If I get a 4 piece, can I get 4 breasts? Do I have to take a wing? If I don’t want a wing do I pay more? I know you have potatoes and gravy, coleslaw, and I just learned about mac and cheese, what other sides do you have and how much do I pay if I want a bigger portion?

I’m sure this isn’t a big deal to a regular, but it seems odd to someone who only goes there one every couple of years.

Sounds like they need a special annotated menu for their high maintenance customers. Or maybe some sort of concierge to guide you through the ordering process.

Similarly when you’re paying. I can’t remember when the last time was that I saw the person in the drive-thru window at MickeyD’s actually count the part of my payment that was in change. They just take it and wave me on to the pickup window. The other day, our order came to $4.68, and $1.68 of that was in change. The clerk just took it and waved us on. He certainly didn’t have time to do more than say to himself, “looks like it’s in the ballpark.” Maybe they dump it into a machine that counts it for them for all I know.

Or maybe they could just write their menu on a sign and hang it on the wall.

I was mainly referring to all the questions about substitutions, which I’ve never seen addressed on a restaurant menu unless it has the word “NO” in front of it.

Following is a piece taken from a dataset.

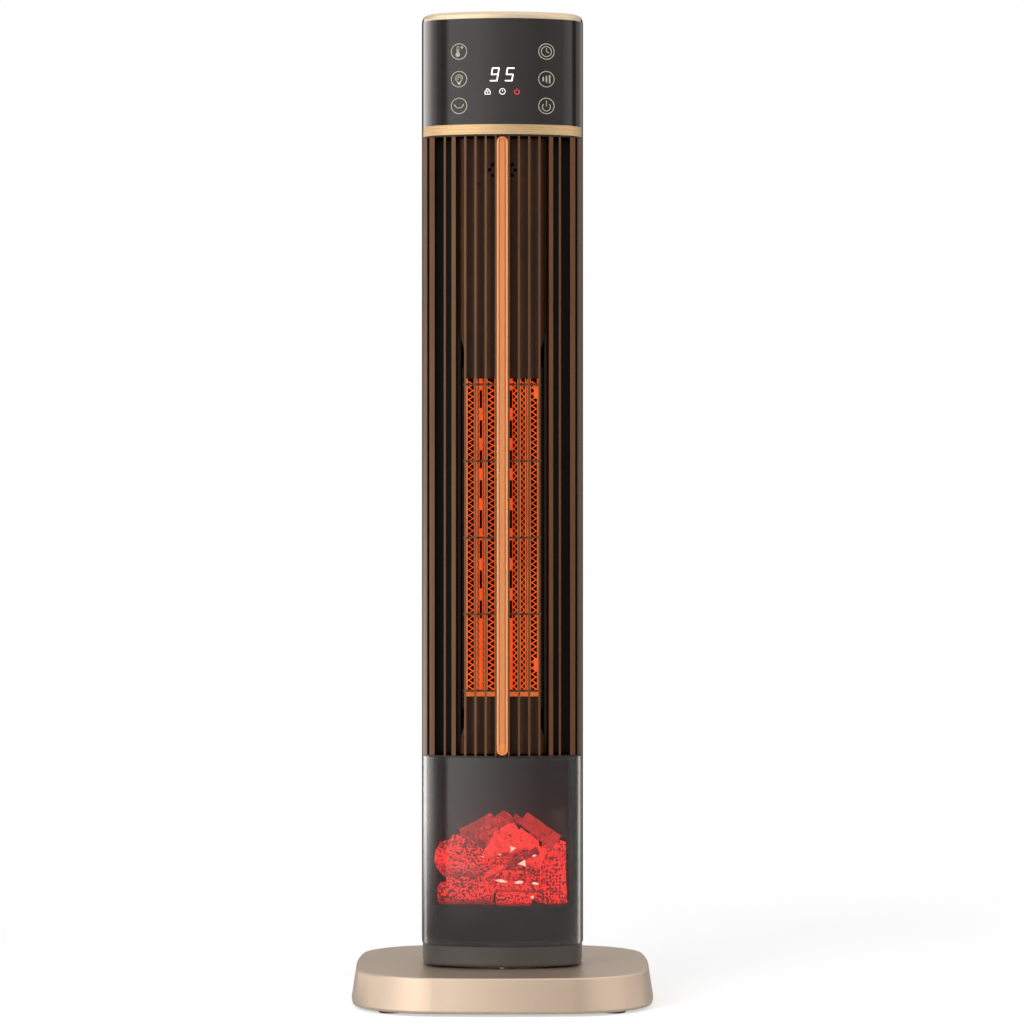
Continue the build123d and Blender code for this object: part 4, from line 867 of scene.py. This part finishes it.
@dataclass(frozen=True)
class LitFigure:
    """A leaning figure of the display, in millimetres."""

    figure: int
    half_width: float = 2.4
    half_height: float = 4.65
    lean: float = 0.17
    stroke: float = 0.95

    def strokes(self) -> tuple[Stroke, ...]:
        """Give the strokes of the segments that the figure lights.

        Returns:
            A bar with round ends for each segment.
        """
        strokes = []
        for segment in FIGURES[self.figure]:
            heights = [up * self.half_height for _, up in segment.value]
            ends = [(across * self.half_width + self.lean * z, z)
                    for (across, _), z in zip(segment.value, heights)]
            strokes += [Bar(*ends, self.stroke), *(Dot(self.stroke / 2, *end) for end in ends)]
        return tuple(strokes)


@dataclass(frozen=True)
class Glyph:
    """Thin line work of one symbol on a face, with its line in millimetres."""

    name: str
    strokes: tuple[Stroke, ...]
    x: float
    z: float
    look: Look = Look.PRINT
    line: float = 0.56
    proud: float = 0.05 * MM
    sunk: float = 0.04 * MM

    def build(self, depth: Callable[[float, float], float], outward: int = -1,
              body: Body = Body.TOWER, slot: str = "dark_grey") -> None:
        """Draw the strokes flat, give them their thickness and lay them on the face.

        Args:
            depth: Gives the face's Y at an X and a Z.
            outward: Way out of the face along Y, -1 or 1.
            body: Body that carries the symbol.
            slot: Not used.
        """
        work = Workpiece(self.name)
        for stroke in self.strokes:
            stroke.draw(work, self.line)
        work.merge()
        for face in work.shape.faces:
            if face.normal.y * outward < 0:
                face.normal_flip()
        grown = bmesh.ops.extrude_face_region(work.shape, geom=list(work.shape.faces),
                                              use_keep_orig=True)
        raised = {item for item in grown["geom"] if isinstance(item, bmesh.types.BMVert)}
        for vertex in work.shape.verts:
            x, z = vertex.co.x + self.x, vertex.co.z + self.z
            rise = self.proud if vertex in raised else -self.sunk
            vertex.co = (x, depth(x, z) + outward * rise, z)
        work.finish(body, self.look)


@dataclass(frozen=True)
class TouchPanel:
    """The head's printed symbols and its lit display."""

    outline: FrontOutline = FrontOutline()
    columns: tuple[tuple[float, tuple[Symbol, ...]], ...] = (
        (-32.2 * MM, (Symbol.THERMOMETER, Symbol.LAMP, Symbol.SWING)),
        (32.8 * MM, (Symbol.CLOCK, Symbol.LEVEL, Symbol.POWER)))
    rows: Point = (710.3 * MM, 689.8 * MM, 669.9 * MM)
    icon_ring: Ring = Ring(5.75)
    figures: tuple[tuple[int, float], ...] = ((9, -5.6 * MM), (5, 5.5 * MM))
    figure_z: float = 692.8 * MM
    marks: tuple[tuple[Symbol, float, Look], ...] = (
        (Symbol.LOCK, -10.9 * MM, Look.DIGIT), (Symbol.TIMER, 0.1 * MM, Look.DIGIT),
        (Symbol.STANDBY, 10.9 * MM, Look.RED_MARK))
    mark_z: float = 680.2 * MM
    mark_line: float = 0.42

    def build(self) -> None:
        """Make the ringed symbols, the lit marks and the lit figures."""
        glyphs = []
        for x, icons in self.columns:
            for z, icon in zip(self.rows, icons):
                name = f"icon_{icon.name.lower()}"
                glyphs.append(Glyph(name, (self.icon_ring, *icon.value), x, z))
        for mark, x, look in self.marks:
            name = f"mark_{mark.name.lower()}"
            glyphs.append(Glyph(name, mark.value, x, self.mark_z, look, self.mark_line))
        for figure, x in self.figures:
            strokes = LitFigure(figure).strokes()
            glyphs.append(Glyph(f"display_figure_{figure}", strokes, x, self.figure_z, Look.DIGIT))
        for glyph in glyphs:
            glyph.build(self.outline.depth)


class MainsRocker:
    """The mains rocker, with the bar and the ring printed on its face."""

    CLEAR = 10 * MM
    LINE = 0.55

    def __init__(self, rocker: bpy.types.Object) -> None:
        """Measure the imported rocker.

        Args:
            rocker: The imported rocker.
        """
        mesh = rocker.data
        self.face = BVHTree.FromPolygons([vertex.co for vertex in mesh.vertices],
                                         [polygon.vertices for polygon in mesh.polygons])
        low, self.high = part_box(rocker.name)
        self.middle = (low + self.high) / 2

    def depth(self, x: float, z: float) -> float:
        """Give the Y of the rocker's face."""
        start = Vector((x, self.high.y + self.CLEAR, z))
        return self.face.ray_cast(start, Vector((0.0, -1.0, 0.0)))[0].y

    def build(self) -> None:
        """Print the marks."""
        marks = Glyph("rocker_marks", Symbol.ON_OFF.value, self.middle.x, self.middle.z,
                      Look.SWITCH_MARK, self.LINE)
        marks.build(self.depth, 1, Body.ROCKER, "black_plastic")


class Ember(Enum):
    """Kinds of log in the bed, as the piece's name and its finish."""

    ROUGH = ("ember_rough", Look.EMBER)
    MESHED = ("ember_meshed", Look.EMBER_MESH)
    CHARRED = ("ember_charred", Look.EMBER_CHARRED)
    PLANK = ("ember_plank", Look.EMBER_PLANK)
    SMOOTH = ("ember_smooth", Look.EMBER_SMOOTH)


@dataclass(frozen=True)
class EmberLog:
    """One log: its kind, two ends in millimetres above the tray, its radii and its form.

    A dome rounds its ends, and squareness turns its section from round to a plank's.
    """

    kind: Ember
    start: Point
    end: Point
    start_radius: float
    end_radius: float
    flat: float = 1.0
    dome: float = 0.15
    square: float = 0.0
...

There are plenty of high-end restaurants that do not exhaustively list the things you can order, either. They give you a few combinations to choose from, which makes their lives easier and profits higher. But if you order off-menu, they will often fulfill your request.

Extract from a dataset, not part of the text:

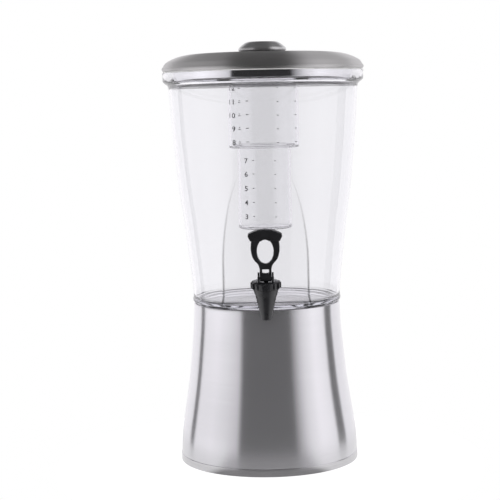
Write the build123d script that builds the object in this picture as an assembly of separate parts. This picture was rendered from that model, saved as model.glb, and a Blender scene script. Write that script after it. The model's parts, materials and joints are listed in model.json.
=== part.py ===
"""Beverage dispenser: flared steel base, clear container with a lever faucet, ice core and domed lid.

Millimetres, +Z up. The origin is on the counter, on the axis of the round body.
The faucet faces -Y.
"""
from build123d import *
import math
import os

# ---------------------------------------------------------------- base
BASE_BOTTOM_R = 123.6        # outer radius of the flared shell at its foot
BASE_TOP_R = 102.0           # outer radius of the shell at its top edge
BASE_TOP_Z = 223.0           # top edge of the shell
BASE_SHEET = 1.2             # sheet thickness
BAND_R = 124.3               # bottom band, outer radius
BAND_TOP_Z = 11.6
BAND_BOTTOM_Z = 1.2          # the feet lift the band this far
BAND_FLANGE_R = 107.0        # inner edge of the band's inward flange
BAND_FLANGE_Z = 2.4          # underside of the flange
BAND_SHEET = 1.2
FOOT_COUNT = 4
FOOT_CIRCLE_R = 114.0
FOOT_R = 6.5
FOOT_NECK_R = 2.5
DECK_Z = 204.0               # underside of the deck
DECK_SHEET = 3.0
DECK_HOLE_R = 55.0
DECK_WALL_R = 97.6           # inside of the deck's upright wall
PAD_THICKNESS = 3.0          # rubber ring on the deck

# ---------------------------------------------------------------- container
WALL = 3.6                   # container wall
FOOT_RING_R = 96.0
FOOT_RING_WALL = 5.0
SLAB_BOTTOM_Z = 223.8        # underside of the container's thick floor
SLAB_TOP_Z = 230.0
HEEL_R = 103.2
RIM_R = 138.7
RIM_TOP_Z = 543.0
RIM_BOTTOM_Z = 531.0         # the wall flares out to the rim below this height
RIM_BORE_R = 135.2
LEDGE_Z = 529.5              # inner ledge that carries the ice core
LEDGE_BORE_R = 127.0
# outer wall above the heel, (radius, height)
WALL_LINE = [(102.3, 240), (104.4, 262), (108.7, 300), (113.6, 341), (119.0, 380),
             (123.2, 420), (126.8, 460), (129.3, 500), (130.9, 522)]

# ---------------------------------------------------------------- faucet pad and faucet
PAD_DISTANCE = 82.9          # axis to pad, at the top of the floor slab
PAD_STRAIGHT_TOP_Z = 289.0   # the pad is flat below this height
PAD_SLOPE = 0.1305           # outward lean of the flat part, mm per mm of height
# the pad's curved upper part, (distance from axis, height)
PAD_CURVE = [(98.3, 331), (104.8, 358), (113.9, 393), (118.6, 414), (127.4, 465), (131.8, 490)]
FAUCET_Z = 252.0             # height of the faucet frame's origin on the pad
REACH = 31.8                 # pad to the valve's axis
SHANK_R = 10.8
SHANK_Z = -3.6               # shank's axis, in the faucet's own frame
SHANK_END = 17.0             # shank length behind the pad's face
SHANK_BORE_R = 6.6
PORT_R = 4.4                 # port from the shank's bore into the valve chamber
PORT_Z = -1.2
FLANGE_R = 15.5
WASHER = 2.4                 # rubber washer thickness
NECK_R = 15.2                # threaded neck under the bonnet
NECK_TOP = 14.8
NOZZLE_END = -34.6
CHAMBER_R = 11.5
SEAT_TOP = -6.0
SEAT_R = 7.0
BONNET_BOTTOM = 8.2
BONNET_TOP = 18.1
BONNET_R = 17.9
RIB_COUNT = 14
RIB_R = 20.4
RIB_WIDTH = 3.4
STEM_R = 2.5
RUNNING = 0.08               # radial clearance of pins and stem
PIVOT_Y = -REACH - 5.2       # lever pivot, in the faucet's own frame
PIVOT_Z = 23.0
PIVOT_PIN_R = 1.8
CRANK_PIN_R = 1.2
CRANK_PLAY = 0.3             # room above and below the crank pin in the stem's hook
EAR_GAP = 16.4               # distance between the two pivot ears
EAR_THICKNESS = 2.4
EAR_R = 5.4
EAR_Z = 25.4                 # centre of the ears' round tops
LEVER_WIDTH = 15.8           # width of the lever's neck
LEVER_THICKNESS = 7.0
LEVER_Y = -REACH - 3.0       # middle plane of the lever's ring
LEVER_SLOT = 5.4             # slot in the back of the lever's foot, around the stem's hook
SLOT_BOTTOM = 15.0           # the slot runs out below the foot
SLOT_DEPTH = 20.0            # and out of its back
FOOT_FRONT = PIVOT_Y - 4.5   # block at the lever's foot
FOOT_DEPTH = 14.0
FOOT_HEIGHT = 6.0
HOLE_Z = 59.0                # centre of the oval finger hole
HOLE_HALF_HEIGHT = 16.8
HOLE_HALF_WIDTH = 10.9
RING_HALF_WIDTH = 19.1
HEAD_HALF_WIDTH = 22.7
HEAD_BOTTOM = 73.2
HEAD_TOP = 88.7
HEAD_THICKNESS = 11.0
WINDOW_Z = 32.1              # small window in the lever's neck
WINDOW_SIZE = (8.8, 5.2)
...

Many fast food chains are in a major bind. They have very price-conscious customers, so removing old inexpensive items will result in a lot of ill will. But they really don’t want to have new customers order the budget items, so they make them mostly secret.

On what planet is a McDonald’s hamburger $6.95?

Seems like the price is closer to $1.

He probably means Australian dollars, which makes it a mere $6.24 US!